TERÖR ÖRGÜTÜNÜN UZANTILARI KAŞIYOR

• Ortak dil Türkçe’dir, bu gerçeği değiştirmeye yönelik hiçbir girişim kabul edilemez. Bu meseleyi tartışmaya dahi açmak, Türkiye’nin gündemine taşımak ne demokrasiye, ne özgürlüklere, ne toplumsal barışa ne de kardeşliğe asla hizmet etmez.

• Terör örgütü ve uzantılarının, her seçim öncesinde olduğu gibi taşeronluk üstlenerek, iç politikayı dizayn girişimlerini karşılıksız bırakmayız.

• Demokratik sistemlerde siyasi partiler aykırı projeler, teklifler getirme hakkına sahip olabilir, ama bu hakkın kötüye kullanılması, demokratik siyaseti zayıflatır, ülkenin gündemini gerer.

ÖZERKLİK KÜRT KARDEŞLERİMİN TALEBİ DEĞİL

• Özerklik tartışması, demokratikleşmeyi, Türkiye’nin ileri demokratik standartlara kavuşmasını hazmedemeyenlerin çirkin bir tezgahı. Bu millet, bu tür tezgahlara evet der mi, bu tür taslakları alır bağrına basar mı, bu tür projelere onay verir mi? Millete rağmen, milletin kurumlarına rağmen, anayasal düzene rağmen, kim hangi projeyi hayata geçirebilir?

• Hiçbir ciddiyeti ve derinliği olmayan bu projeleri, Kürt kökenli kardeşlerimin talebiymiş gibi takdim etmek, haksızlıktır. Bu bildirileri yayınlayanlar, bunun siyasetini yapanlar Kürt kökenli vatandaşımın ne kadarını temsil ediyorlar?

• Ne terör örgütü, ne de onun uzantıları, hiç bir zaman Kürt kökenli vatandaşımın temsilcisi, sözcüsü olmamıştır. Bundan sonra da olmayacak.

• Türkiye güvenle, özgüvenle, istikrarla sağlam bir zeminde yoluna devam ediyor.

Kemal misin Hıdır mısın

Başbakan Erdoğan konuşmasının son bölümünde CHP’ye yönelik eleştirilerde bulundu. CHP Genel Başkanı Kemal Kılıçdaroğlu’nun, ‘’Nereye gitse, kiminle görüşse, kime hitap etse, nabza göre şerbet verdiğini, Kafdağı’nın arkasındakileri de vaat etiğini’’ ifade ettiğini söyleyen Erdoğan, ‘’Sayın Genel Başkan’ın adı o zaman Hıdır mıydı? ‘Benim adım Hıdır, elimden gelen budur’; böyle mi diyeceğiz.
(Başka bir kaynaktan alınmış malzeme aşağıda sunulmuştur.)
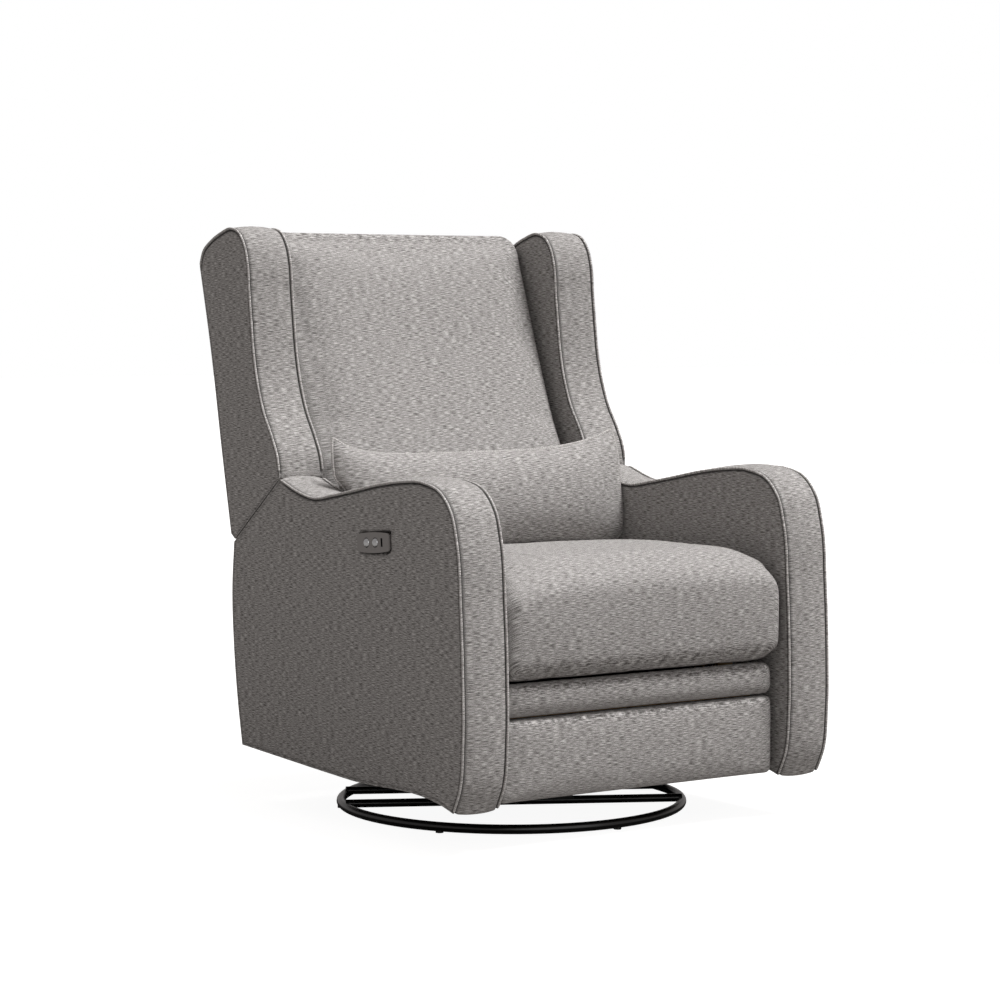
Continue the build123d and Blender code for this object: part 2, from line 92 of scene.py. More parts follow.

Bunları ciddi olarak ele alalım. Bir siyasi lidere, siyasi parti başkanına herşeyden önce ciddiyet yakışır, laubalilik değil’’ dedi. Başbakan şöyle devam etti:

BİZ KAYNAK TÜRKİYE’DİR DEDİK

“Genel af diyeceksin çark edeceksin, ‘başörtüsü’ diyeceksin ‘U dönüşü’ yapacaksın, ‘Havuzlu villa’ diyeceksin, kendi havuzlu villası ortaya çıkacak. ‘Çarşaf liste’ diyeceksin, blok liste. ‘Ben genel başkan adayı değilim’ diyeceksin, ertesi gün başkan adayı olacaksın. Bunlar enteresan şeyler. Biz yola çıkarken, kaynak Türkiye’dir dedik, kaynak Tayyip Erdoğan’dır demedik. Biz, kerameti kendinden menkul olanlardan değiliz.’’
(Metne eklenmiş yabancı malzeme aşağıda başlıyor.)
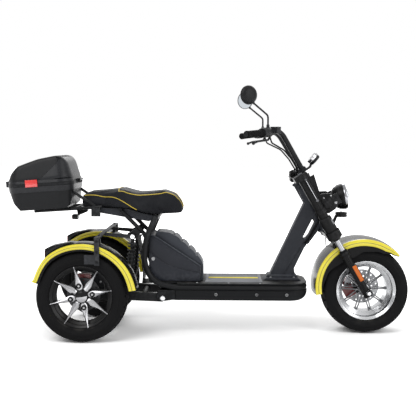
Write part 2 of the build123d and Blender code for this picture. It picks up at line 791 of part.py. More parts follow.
def fork_lowers():
    """Lower legs with the axle lugs, and the axle between them."""
    leg = Pos(leg_a, -leg_y, (lower_leg_top - 20) / 2) * Cylinder(lower_leg_r, lower_leg_top + 20)
    collar = Pos(leg_a, -leg_y, lower_leg_top - 8) * Cylinder(lower_leg_r + 3, 16)
    lug = Pos(0, -leg_y, 0) * Rot(90, 0, 0) * Cylinder(21, 2 * lower_leg_r - 6)
    legs = both_sides(leg + collar + lug)
    shaft = Rot(90, 0, 0) * Cylinder(axle_r, 2 * leg_y + 2 * lower_leg_r + 16)
    nut = Pos(0, -leg_y - lower_leg_r - 3, 0) * Rot(90, 0, 0) * Cylinder(15, 12)
    spacer = rod((0, -leg_y + lower_leg_r - 2, 0), (0, -front_hub_half - 0.5, 0), 14.0)
    return fork * (legs + shaft + both_sides(nut + spacer))


def fork_uppers():
    """Stanchions, upper tubes and the thick lower sleeves."""
    stanchion = Pos(leg_a, -leg_y, (lower_leg_top + leg_top) / 2) * Cylinder(stanchion_r, leg_top - lower_leg_top)
    upper = Pos(leg_a, -leg_y, (sleeve_top + leg_top) / 2) * Cylinder(upper_leg_r, leg_top - sleeve_top)
    sleeve = Pos(leg_a, -leg_y, (sleeve_bottom + sleeve_top) / 2) * Cylinder(sleeve_r, sleeve_top - sleeve_bottom)
    return fork * both_sides(stanchion + upper + sleeve)


def fork_clamps():
    """Lower and upper clamp plates joined by the steering stem."""
    span = 2 * leg_y + 2 * sleeve_r + 10
    low = Pos(-12, 0, sum(clamp_low) / 2) * Box(66, span - 60, clamp_low[1] - clamp_low[0])
    high = Pos(-12, 0, sum(clamp_high) / 2) * Box(78, span - 34, clamp_high[1] - clamp_high[0])
    low = low + both_sides(Pos(leg_a, -leg_y, sum(clamp_low) / 2) * Cylinder(sleeve_r + 6, clamp_low[1] - clamp_low[0]))
    high = high + both_sides(Pos(leg_a, -leg_y, sum(clamp_high) / 2)
                             * Cylinder(upper_leg_r + 8, clamp_high[1] - clamp_high[0]))
    stem = Pos(head_a, 0, (clamp_low[0] + clamp_high[1] + 24) / 2) * Cylinder(13, clamp_high[1] + 24 - clamp_low[0])
    nut = Pos(head_a, 0, clamp_high[1] + 8) * Cylinder(19, 16)
    return fork * (low + high + stem + nut)


keep("fork_lowers", fork_lowers())
keep("fork_uppers", fork_uppers())
keep("fork_clamps", fork_clamps() - nodes["fork_uppers"])

# Front mudguard ------------------------------------------------------------


def flank_line():
    """Lower edge of the front flanks, deepest beside the legs, as (angle, depth below the crown)."""
    steps = [(0.0, skirt), (0.13, 0.55 * flank_depth), (0.30, 0.74 * flank_depth), (0.46, flank_depth),
             (0.60, 0.92 * flank_depth), (0.82, 0.58 * flank_depth), (1.0, skirt)]
    first, last = front_fender_arc
    for share, depth in steps:
        angle = radians(first + share * (last - first))
        reach = front_fender_r - depth
        yield (reach * cos(angle), reach * sin(angle))


def front_guard():
    centre = front_axle * Pos(-front_fender_back, 0, front_fender_rise)
    band = fender(front_fender_r, front_fender_w, front_fender_crown, front_fender_arc, flank_depth)
    edge = list(flank_line())
    under = Polyline(edge[-1], (edge[-1][0], -front_fender_r), (edge[0][0], -front_fender_r), edge[0])
    below = slab([Spline(edge), under], -front_fender_w, front_fender_w)
    guard = centre * (band - below)
    pads = fork * both_sides(box((leg_a - 26, leg_a + 26), (-leg_y + lower_leg_r - 8, -front_fender_w / 2 + 1),
                                 (222, 246)))
    return guard + pads


keep("front_fender", front_guard() - nodes["fork_lowers"])


def fork_reflectors():
    pad = Pos(2, -leg_y - lower_leg_r - 1, 124) * Box(20, 10, 96)
    return fork * both_sides(pad)


keep("fork_reflectors", fork_reflectors() - nodes["fork_lowers"])


def front_caliper():
    """Caliper behind the left leg, over the disc."""
    body = box((-106, -46), (front_disc_y - 22, front_disc_y + 26), (-20, 44))
    slot = box((-disc_r - 5, -40), (front_disc_y - 4, front_disc_y + 4), (-22, 46))
    carrier = box((-84, leg_a), (front_disc_y + 14, leg_y), (40, 66))
    return fork * (body - slot + carrier)


keep("front_caliper", front_caliper() - nodes["fork_lowers"])

# Handlebar and controls ----------------------------------------------------
bar_foot = (-350.0, 72.0, 884.0)            # from the ground under the front axle
bar_knee = (-482.0, 130.0, 1105.0)
bar_end = (-675.0, 390.0, 1081.0)
bar_bend = 70.0


def on_bar(share, side):
    """Point on the straight grip run, from the knee (0) to the bar end (1)."""
    x, y, z = [a + share * (b - a) for a, b in zip(bar_knee, bar_end)]
    return (front_x + x, side * y, z)


def bar_piece(first, last, radius, side=-1):
    return rod(on_bar(first, side), on_bar(last, side), radius)


def handlebar():
    points = [(front_x + x, -y, z) for x, y, z in (bar_foot, bar_knee, bar_end)]
    half = tube(points, bar_r, [bar_bend])
    clamp = fork * Pos(18, -68, clamp_high[1] + 11) * Box(46, 44, 22)
    return both_sides(half + clamp)


grip_start = 0.56


def grips():
    sleeve = rod(on_bar(grip_start, -1), on_bar(1.0, -1), grip_r)
    cap = rod(on_bar(1.0, -1), on_bar(1.02, -1), grip_r - 3)
    return both_sides(sleeve + cap)


def controls():
    """Switch housings, lever brackets, levers and the brake fluid box."""
    housing = bar_piece(0.40, 0.55, 24.0)
    bracket = bar_piece(0.28, 0.39, 20.0)
    x, y, z = on_bar(0.30, -1)
    fluid = Pos(x + 26, y + 4, z + 8) * Rot(0, 0, -40) * Box(44, 34, 30)
    lever_path = [(x - 4, y + 2, z - 22), (x - 14, y - 16, z - 42), (x - 72, y - 96, z - 50), (x - 96, y - 130, z - 60)]
    lever = tube(lever_path, 5.5, [18.0, 60.0])
    root = rod((x, y, z), lever_path[0], 10.0)
    ball = Pos(*lever_path[-1]) * Sphere(8.5)
    return both_sides(housing + bracket + fluid + root + lever + ball)


keep("handlebar", handlebar() - nodes["fork_clamps"])
keep("grips", grips() - nodes["handlebar"])
keep("controls", controls() - nodes["handlebar"])

mirror_r = 50.0
mirror_depth = 24.0
mirror_yaw = 59.0
mirror_centre = (-654.0, 250.0, 1287.0)
stalk_rise = 77.0               # upright run of the stalk above the bar
stalk_r = 5.0


def mirrors():
    """Stalks and round heads, turned well inwards."""
    x, y, z = on_bar(0.385, -1)
    cx, cy, cz = mirror_centre
    head = Plane(origin=(front_x + cx, -cy, cz),
                 z_dir=(-cos(radians(mirror_yaw)), sin(radians(mirror_yaw)), 0))
    shell = head * Cylinder(mirror_r, mirror_depth)
    back_edge = shell.edges().filter_by(GeomType.CIRCLE).sort_by(Axis.Y)[0]
    shell = fillet(back_edge, 16.0)
    anchor = (front_x + cx + 14, -cy - 4, cz - mirror_r + 14)
    stalk = tube([(x, y, z + 18), (x, y, bar_knee[2] + stalk_rise), anchor], stalk_r, [18.0])
    base = rod((x, y, z), (x, y, z + 40), 10.0)
    return both_sides(shell + stalk + base)


keep("mirrors", mirrors() - nodes["handlebar"] - nodes["controls"])

gauge_face = (-300.0, 965.0)
gauge_r = 34.0
gauge_depth = 33.0
gauge_tilt = 49.0
stem_r = 7.0


def gauge():
    """Round dial facing the rider on a short stem from the upper clamp."""
    back = Plane(origin=(front_x + gauge_face[0], 0, gauge_face[1]),
                 z_dir=(sin(radians(gauge_tilt)), 0, -cos(radians(gauge_tilt))))
    can = back * Pos(0, 0, gauge_depth / 2) * Cylinder(gauge_r, gauge_depth)
    x, z = gauge_face
    foot = in_fork(14, 0, clamp_high[1] - 1)
    stem = tube([(front_x + x - 2, 0, z - 30), (front_x + x - 6, 0, z - 60), foot], stem_r, [30.0])
    return can + stem


keep("gauge", gauge() - nodes["fork_clamps"])

# Headlight and horn --------------------------------------------------------
lamp_r = 73.0
lamp_depth = 76.0
lamp_bulge = 26.0
lamp_tilt = 9.0
lamp_face = (-114.0, 751.0)
lamp_wall = 3.0
lamp_rim = 7.0


def headlight():
    """Bowl and rim, open at the front for the lens."""
    edge = lamp_r - lamp_rim
    bowl = turned([(0, -lamp_depth), (30, -lamp_depth + 4), (54, -lamp_depth + 20), (66, -lamp_depth + 44),
                   (lamp_r, -lamp_rim), (lamp_r, lamp_rim), (edge, lamp_rim), (edge, -lamp_rim),
                   (66 - lamp_wall, -lamp_depth + 42), (51, -lamp_depth + 24), (30, -lamp_depth + 8),
                   (0, -lamp_depth + 4)])
    return lamp_frame * bowl


lamp_frame = Location((front_x + lamp_face[0], 0, lamp_face[1])) * Rot(0, 90 - lamp_tilt, 0)


def headlight_lens():
    """Clear cap, part of a sphere, set in the rim."""
    edge = lamp_r - lamp_rim
    dome_r = (edge ** 2 + lamp_bulge ** 2) / (2 * lamp_bulge)
    dome = Pos(0, 0, lamp_bulge - dome_r) * Sphere(dome_r)
    disc = Pos(0, 0, (lamp_bulge - lamp_rim) / 2) * Cylinder(edge, lamp_bulge + lamp_rim)
    return lamp_frame * (disc & dome)


def lamp_ears():
    """Side plates from the fork tubes forward to the headlight bolts."""
    y = leg_y - upper_leg_r - 4
    ear = box((leg_a, 60), (-y, -y + 6), (500, 700))
    shield = fork * (ear - Pos(80, -y, 700) * Rot(0, 12, 0) * Box(40, 40, 300))
    reach = fork * box((40, 118), (-y, -y + 6), (492, 552))
    bolt = cross_rod(front_x - 178, 722.0, -y, -lamp_r + 14, 9.0)
    tie = fork * Pos(leg_a, -leg_y, 510) * Cylinder(upper_leg_r + 5, 24)
    return both_sides(shield + reach + bolt + tie)


def horn():
    can = fork * Pos(92, 0, 420) * Rot(0, rake, 0) * Cylinder(33, 26)
    strap = fork * plate([(6, 380), (18, 380), (72, 424), (72, 434), (62, 434), (6, 392)], -9, 9)
    return can + strap


keep("headlight", headlight())
keep("headlight_lens", headlight_lens())
keep("lamp_ears", lamp_ears() - nodes["fork_uppers"] - nodes["headlight"])
keep("horn", horn() - nodes["fork_clamps"])


def brake_hose():
    """Front brake hose: down from the lower clamp and along the fork to the caliper."""
    points = [in_fork(-30, 104, 346), in_fork(-44, 116, 318), in_fork(-62, 127, 278), in_fork(-54, 128, 200),
              in_fork(-62, 126, 120), in_fork(-74, 92, 60)]
    return tube(points, hose_r, [20.0, 60.0, 60.0, 40.0])


hose_r = 3.0
cable_r = 4.0
loom_r = 6.0


def behind_riser(share, clear):
    """Point behind the rising part of the bar, from its foot (0) to its knee (1)."""
    x, y, z = [a + share * (b - a) for a, b in zip(bar_foot, bar_knee)]
    lean = atan2(bar_foot[0] - bar_knee[0], bar_knee[2] - bar_foot[2])
    return (front_x + x - clear * cos(lean), -y, z - clear * sin(lean))


def bar_cable():
    """Cable from under the switch housing, behind the riser and down to the upper clamp."""
    x, y, z = on_bar(0.33, -1)
    points = [(x, y + 6, z - 20), (x + 12, y + 16, z - 56), behind_riser(0.62, 34), behind_riser(0.35, 22),
              behind_riser(0.12, 22), in_fork(-24, -60, clamp_high[1] - 1)]
    return tube(points, cable_r, [22.0, 40.0, 60.0, 12.0])


def loom():
    """Wiring loom from the head tube down the right of the post to its front."""
    side = post_w / 2 + loom_r + 2
    points = [(front_x - 262, -head_r + 2, 646.0), (front_x - 258, -side - 4, 618.0),
              (front_x - 296, -side - 4, 552.0), (front_x - 322, -side, 505.0), (front_x - 345, -18, 478.0)]
    return tube(points, loom_r, [14.0, 60.0, 30.0])


keep("cables", brake_hose() + both_sides(bar_cable()) - nodes["front_caliper"] - nodes["fork_clamps"]
     - nodes["controls"] - nodes["handlebar"])
keep("loom", loom() - nodes["front_post"])
for name, shape in nodes.items():
    export_step(shape, f"parts/{name}.step")
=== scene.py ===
from math import atan2, cos, degrees, hypot, pi, radians, sin

import bmesh
import bpy
from mathutils import Matrix, Vector
from mathutils.bvhtree import BVHTree


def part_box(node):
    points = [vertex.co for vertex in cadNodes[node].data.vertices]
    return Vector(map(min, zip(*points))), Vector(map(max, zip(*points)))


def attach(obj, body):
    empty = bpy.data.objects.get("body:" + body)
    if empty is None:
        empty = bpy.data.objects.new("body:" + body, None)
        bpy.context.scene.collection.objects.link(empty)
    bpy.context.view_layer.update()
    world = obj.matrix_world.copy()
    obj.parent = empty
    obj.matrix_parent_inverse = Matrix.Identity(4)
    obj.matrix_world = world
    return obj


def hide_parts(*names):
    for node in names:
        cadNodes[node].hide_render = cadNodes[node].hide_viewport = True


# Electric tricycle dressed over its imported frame: metres, X forward, Y left, Z up.
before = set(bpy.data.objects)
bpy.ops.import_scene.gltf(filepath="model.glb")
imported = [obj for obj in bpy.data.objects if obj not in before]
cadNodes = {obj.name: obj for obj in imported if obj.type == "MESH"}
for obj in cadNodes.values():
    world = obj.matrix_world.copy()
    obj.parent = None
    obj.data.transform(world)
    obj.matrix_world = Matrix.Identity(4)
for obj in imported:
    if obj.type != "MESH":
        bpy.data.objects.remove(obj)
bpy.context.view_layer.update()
scene = bpy.context.scene
print("frame loaded with", len(cadNodes), "nodes")


def middle(node):
    low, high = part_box(node)
    return (low + high) / 2


def shift(x, y, z):
    return Matrix.Translation((x, y, z))


def turn(angle, axis):
    return Matrix.Rotation(radians(angle), 4, axis)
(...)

Bu topraklar üzerinde ameliyat yaptırmayız

Adem-i merkeziyetçiliğin idari ve siyasi olanına karşı olduklarını ifade eden Erdoğan, kendilerinin hizmet içerikli olanın yanında olduklarını söyledi. “Bu tezgahın içinde terör örgütü var bu tezgahın içinde terör örgütünün güdümündeki çevreler ve çeteler var” diyen Erdoğan şöyle konuştu: “Bize demokrasi dersi vermek isteyenler, 12 Eylül’de vatandaşlarımızın oy vermesini nasıl tehditle engellediler bunun hesabını versinler. Biz hiç kimseye bu topraklar üzerinde ameliyat yaptırmayız.
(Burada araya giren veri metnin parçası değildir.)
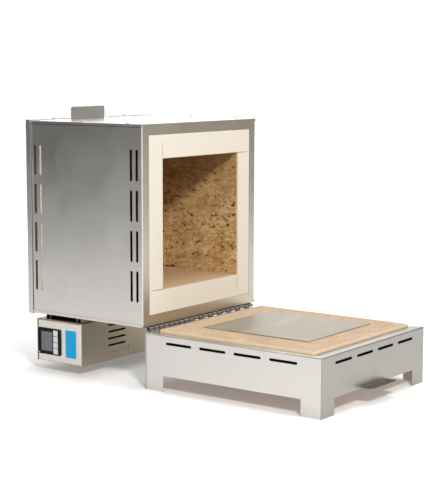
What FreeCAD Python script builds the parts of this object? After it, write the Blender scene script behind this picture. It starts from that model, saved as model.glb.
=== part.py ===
import FreeCAD, Part
import math
import os

V = FreeCAD.Vector
X, Y, Z = V(1, 0, 0), V(0, 1, 0), V(0, 0, 1)

# Hobby kiln with a hood that tips back on a piano hinge, in mm, drawn with the hood open.
# +Z is up, -Y is the front, and the floor is z = 0. While drawing, y = 0 is the base's rear face.
hood_w = 430.0          # across the folded lips of the top panel
hood_h = 450.0          # its height when open, its length when shut
hood_d = 347.4          # mouth to the outside of the rear cover
base_l = 460.0
base_h = 127.0
sheet = 1.2             # stainless sheet of hood, base and housing
bend = 1.2              # inside radius of a fold
play = 0.3              # between pieces that only lie against each other
lap = 0.1               # between sheets that lap
small_sides = 8         # flats round a small hole, screw or rivet
large_sides = 16        # flats round a foot, gland or knuckle

# Piano hinge
hinge_in = 15.0         # hood's side to the end of the hinge
knuckle_count = 22
knuckle_r = 3.75
knuckle_gap = 0.4
leaf_t = 1.5
leaf_w = 22.0
hinge_pin_r = 2.2
pin_play = 0.05
leaf_seat = 4.0         # pin's centre to the wall that a leaf lies on
rim_to_knuckle = 0.6    # between the base's rim and the knuckles above it
mouth_rise = 3.2        # the shut hood's mouth stands this far above the pin's centre

# Base
side_rim = 18.0
front_rim = 28.0
rear_rim = 24.0
leg_w = 50.0
leg_h = 36.0
corner_flange = 16.0
lip_w = 110.0
lip_out = 27.0
lip_corner_r = 10.0
side_slot_l = 70.0
side_slot_pitch = 91.0
front_slot_l = 66.0
front_slot_pitch = 86.5
base_slot_w = 6.0
base_slot_drop = 18.0   # rim to the middle of the slots
slot_count = 4
tray_rise = 2.0         # tray above the top of the leg openings
tray_wall = 30.0
tray_t = 1.0
slab_t = 52.0
slab_r = 6.0
seal_gap = 0.3          # between the slab and the shut hood's mouth
plate_w = 259.0
plate_l = 274.0
plate_t = 2.5
plate_chamfer = 0.5
plate_side = 6.0        # and this far to the right
plate_forward = 6.0     # the loose plate lies this far in front of the chamber's middle
rivet_r = 1.6
rivet_head_r = 3.2
rivet_head_h = 1.3
rivet_tail_r = 2.5
rivet_tail_h = 2.2
rivet_in = 7.5          # from the base's side
rivet_low = 19.0
rivet_drop = 41.0       # rim to the upper rivets

# Hood sheets
mouth_flange = 25.0
panel_lip = 7.0
screw_flange = 18.0
rear_flange = 20.0
cover_flange = 15.0
tab_w = 120.0
tab_h = 26.0
tab_corner_r = 5.0
relief_r = 1.8
hood_slot_l = 70.0
hood_slot_pitch = 89.5
hood_slot_w = 6.6
front_slot_in = 15.4    # mouth to the first column
rear_slot_in = 27.0     # cover to the last column
slot_column = 16.5
screw_r = 2.0
screw_head_r = 3.8
screw_head_h = 2.2
screw_l = 8.0
hole_play = 0.1
screw_in = 11.0
screw_first = 50.4      # mouth to the first screw
screw_pitch = 134.0
screw_count = 3
cover_screw_x = 128.0
housing_screw_off = 12.5    # vents to the screw beside them
housing_screw_up = 20.7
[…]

BU TEZGAHTA TERÖR ÖRGÜTÜ VAR

Şimdi Diyarbakır’da bir bir bildiri taslağı hazırlanıyor. Köşe yazarları her gün bunu tartışıyor. Sanırsınız ki Türkiye farklı bir yönetim şekline kavuşacak. Burada örtülü olarak ifade edilen hususları kabul edilemez buluyorum. Terör örgütünün ve onun uzantılarının, her seçim öncesinde olduğu gibi yeniden taşeronluk üstlenerek, iç politikayı dizayn etme girişimlerini karşılıksız bırakmayız. Benim Kürt kökenli vatandaşlarımı terörle özdeşleştirmeye kimsenin hakkı yoktur. Biri dağdan cenazeler gelsin diye elini ovuşturacak biri şehit cenazelerinden nemalanmaya çalışacak.”